Aiv: It feels difficult to make blanket statements about witchiness and the LGBT community, or about the relationship between womanhood and witchiness. For the two of us, it’s simply that we personally and directly connect with aspects of witchcraft. I guess it feels important for us to explore those aspects for ourselves; though we definitely hope that others relate to it in a similar way too. Within pretty much all of our songs are explorations of ideas of magic. There is definitely a ‘witch revenge concept’ running throughout “Firestarter”– perhaps part of the song’s engagement with magic is that it is possible to invoke some kind of power there against the wrongs that have been done against you.

My perspective is that all music can create within ourselves supernatural feelings. We ascribe so many deep and powerful emotions to sounds; they move us so intensely. That magic is always there, but it feels especially powerful when oppressed peoples make their own music– somehow that the music itself might throw the weights off of our shoulders and bring about clear and beautiful skies again. This for me is the interior of what witchcraft might be.

TK: As well, you’re quite deliberate in your choices to invoke politics in dance and pop music. You’ve supported GLITS and YasProjectPhilly via Bandcamp sales, how important is that connection to Twin Pixie? Why did you chose those specific groups to help support? Is there room for politics and social justice in pop and dance music, why or why not?

TJ: While I really appreciate this question, the content we’ve written about in our songs felt more necessary to write than it felt deliberate. I had been writing instrumental music for years, and it felt so easy to hide aspects of my identity within it. I think I can speak for Aiv and say that she was in a similar place with writing instrumental music. We just needed to finally make music where we could be really gay if we wanted to, or scream if we wanted to, or be soft if we wanted to, and be able to explore and express whatever interested us. 

Coming from the classical music scene, I saw a lot of performing groups do “outreach” concerts that didn’t feel necessary. They would often decide that communities in need should witness classical performances. It’s not that people didn’t enjoy these performances, but it felt neo-colonial and performative. Sometimes communities just need donations, not an hour of Mozart. 

We want to help when people ask, especially if we’re able to. And the communities and organizations we donated to were asking for help. We’re deliberate in who we chose to fundraise for, and we’re doing our best to be conscious in how we go about this.

Aiv: I understand my very existence to be political, controversial. Even our relationships to ourselves, our bodies, our minds carry a thousand ideologies that we are continually navigating through. It seems inevitable that, even when we feel banal or normal in those relationships, those ideologies will enter into the art that we make. I suppose that I am saying that all art is political.

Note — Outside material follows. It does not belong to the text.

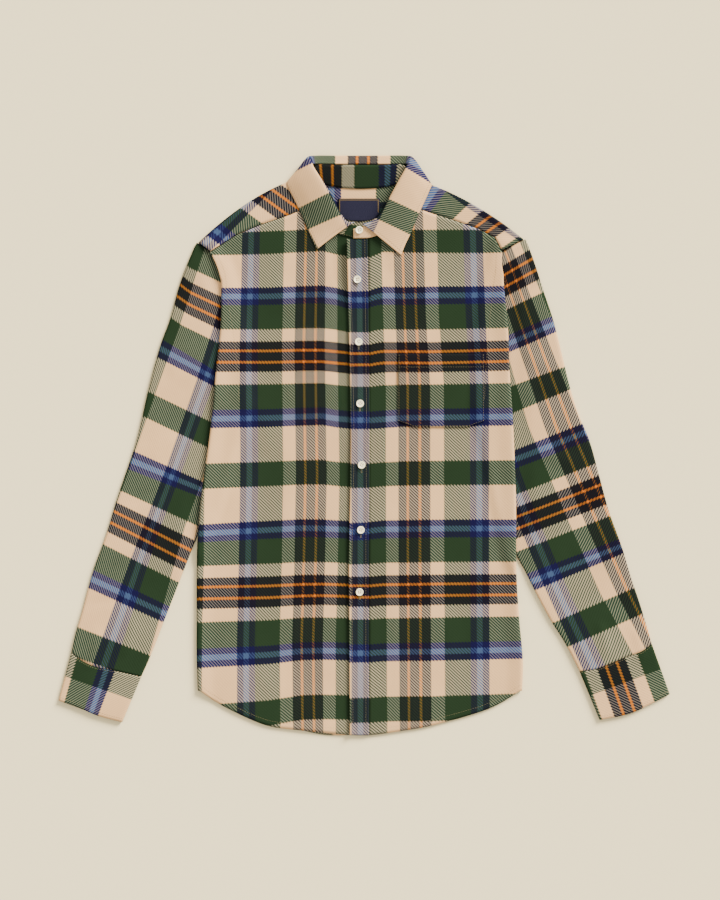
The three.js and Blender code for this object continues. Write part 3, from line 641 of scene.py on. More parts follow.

I don’t feel like I have the luxury of being “apolitical.” Twin Pixie’s desire to support community driven organizations stems partially from our understanding that we are part of a wider community; that all of this isn’t just about ourselves.

TJ: There also seems to be an audience, a community, that is craving to see more representation and space that healthily engages with ideas of identity. We are both part of that greater audience, and we feel the need to create as well. Twin Pixie is in part us making something that we wished already existed, and a lot of that is having grown up with a lack of representation. 

TK: What’s next for Twin Pixie? Any live shows or albums on the horizon? 

Aiv: We have been working away at the rest of this album, our three singles that we have released so far are all going to be on it, alongside a few more songs. We’re hoping to have that done sometime soon! But we also are perfectionists and so we end up working way slower than we’d like to, most of the time. We’ve been in the process of booking some live shows, and so we hope to have a few dates for that soon! And we’ve been working on a remix, too. We are also going to be trying out streaming ourselves working on some music production on Twitch this month.